Fort de ses contradictions, l’adorateur de l’urne croit toutefois qu’il faudrait filtrer l’accès au droit de vote de tous ces ignares et analphabètes fonctionnels qui pavent les vox pop d’humoristes. Sachant mieux que la plèbe comment choisir ceux qui la gouverneront, il trouve tout à fait « démocratique » d’instaurer un permis de vote. Il a compris que, puisqu’il y a des gens plus aptes que d’autres à diriger, il y a aussi des gens plus aptes que d’autres à choisir les gens plus aptes que d’autres à diriger. Que « démocratie » signifie que le pouvoir appartient au peuple, tout le peuple, who cares?

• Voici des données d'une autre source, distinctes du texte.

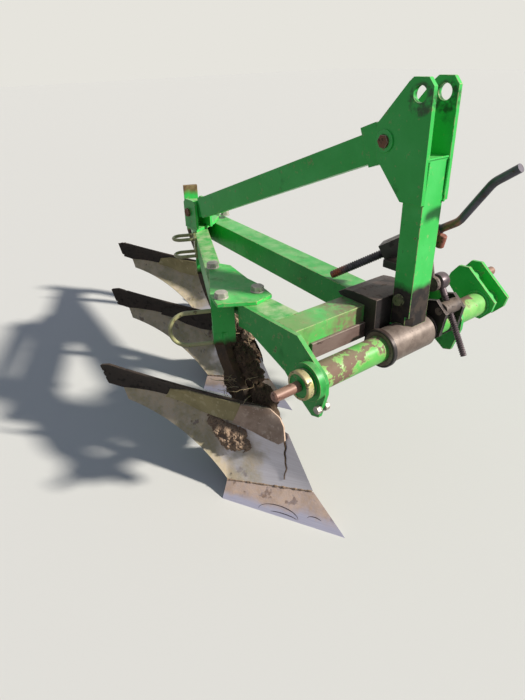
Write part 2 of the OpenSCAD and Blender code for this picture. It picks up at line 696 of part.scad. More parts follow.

Lui, il le sait que « démocratie » est un mot fourre-tout et qu’il le passerait haut la main, son « examen de démocratie ». Après tout, il est la crème de la crème du citoyen !

L’électeur convaincu m’épate, disais-je donc. D’élection en élection, il témoigne toujours autant de belle naïveté. On aura beau lui infliger une indexation des frais de scolarité qui lui coûtera plus cher au final que la hausse contre laquelle il a historiquement fait entendre son désaccord, le flanquer d’une Commission d’enquête sur la corruption dans la construction qui lui crache chaque jour au visage toujours plus de scandales, lui promettre de dilapider ses ressources naturelles en lui scrapant son environnement bien comme il faut, s’engager à lui retirer de plus en plus de services publics accessibles, creuser à grands coups de pelle mécanique l’écart entre les riches et les pauvres, etc., il n’en continuera pas moins à être au rendez-vous tous les quatre ans, heureux d’offrir un salaire à quelqu’un de mieux placé que lui pour gérer toujours plus plus plus les vraies affaires. L’électeur modèle sait que la démocratie (directe), c’est la tyrannie des pauvres, il vaut mieux s’en remettre à la vertu des riches pour gouverner.

L’électeur convaincu m’épate beaucoup. Il m’épate d’exister encore.